If humans cannot agree on how to manage AGI, then AGI might « manage » humanity instead.
What We Can Expect
Let us be clear-eyed:
- Corporations will use AGI to maximize profits.
- The wealthy will use AGI to expand their influence.
- Governments will use AGI for control, security, and power.
- Most people will use AGI to make their lives easier.
None of these actors alone can be relied upon to safeguard the future of humanity. The default trajectory is not utopia but exploitation.
Your are the last hope
And yet, not all hope is lost. The real question is not « what AGI will do to us, » but « what we will do with AGI. »

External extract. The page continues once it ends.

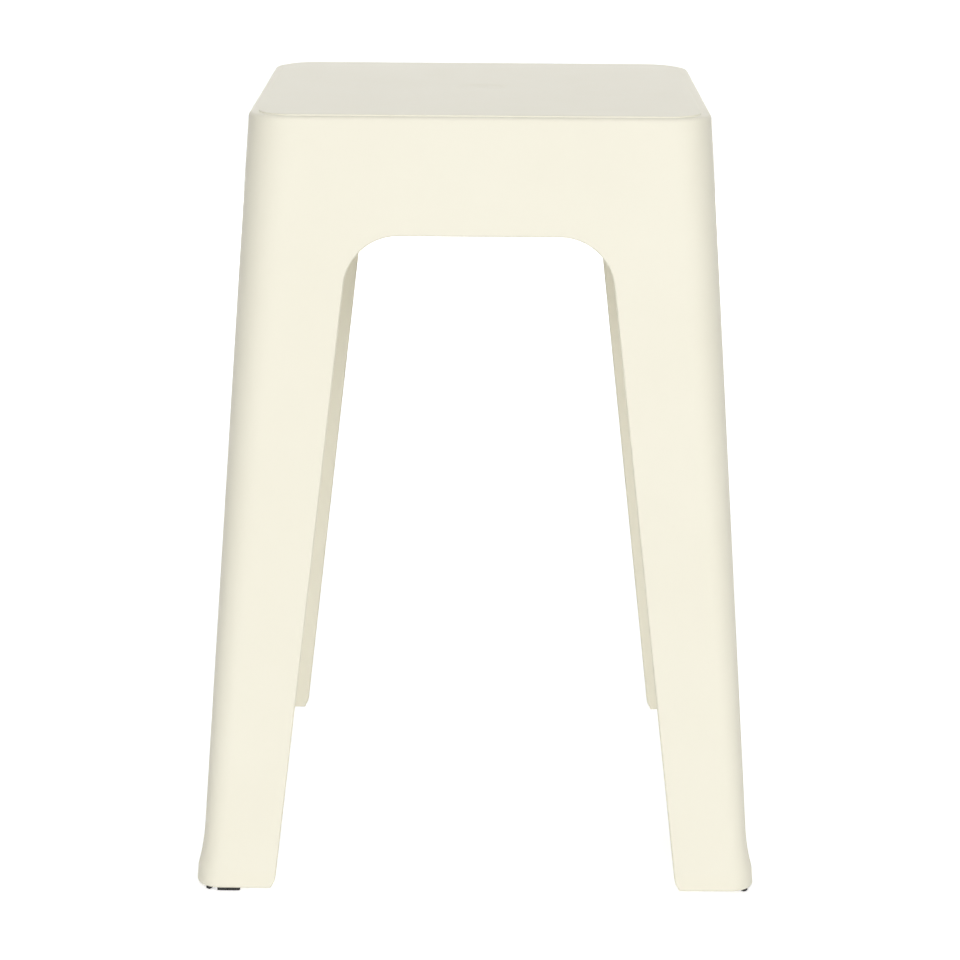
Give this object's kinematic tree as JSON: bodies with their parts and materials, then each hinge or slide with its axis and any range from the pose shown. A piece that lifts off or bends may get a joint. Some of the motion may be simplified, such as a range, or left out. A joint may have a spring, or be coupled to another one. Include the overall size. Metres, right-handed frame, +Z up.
{
  "type": "stacking stool",
  "caption": "Square one-piece moulded plastic stacking stool with tapering sides, arched openings between splayed corner legs and rubber foot pads.",
  "frame": {"origin": "on the floor, under the middle of the seat", "axes": "+Z up through the seat, -Y towards the front, +X to the right seen from the front"},
  "size_m": [0.3266, 0.3266, 0.45],
  "materials": {
    "shell_plastic": "satin, cream",
    "foot_rubber": "matt black"
  },
  "bodies": {
    "root": {"stool_shell": "shell_plastic", "foot_pad_front_left": "foot_rubber", "foot_pad_front_right": "foot_rubber", "foot_pad_rear_left": "foot_rubber", "foot_pad_rear_right": "foot_rubber"}
  },
  "joints": []
}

Each person still has agency. The way you use AI, whether passively or actively, selfishly or responsibly, matters. Individuals can push for transparency, demand accountability, build open alternatives, and resist systems that erode human dignity.
The future is not predetermined. AGI is not destiny, it is a tool. But it is a tool so powerful that it could either liberate humanity from its oldest burdens or reduce it to irrelevance.
Conclusion: The Test of Maturity
The true challenge of AGI is not technological but moral. Do we, as a species, have the maturity to handle such power ? Or will AGI expose the immaturity of our institutions, the greed of our elites, and the complacency of individuals ?
AGI might be able to fix every human problem, but perhaps the greatest problem it will face is us.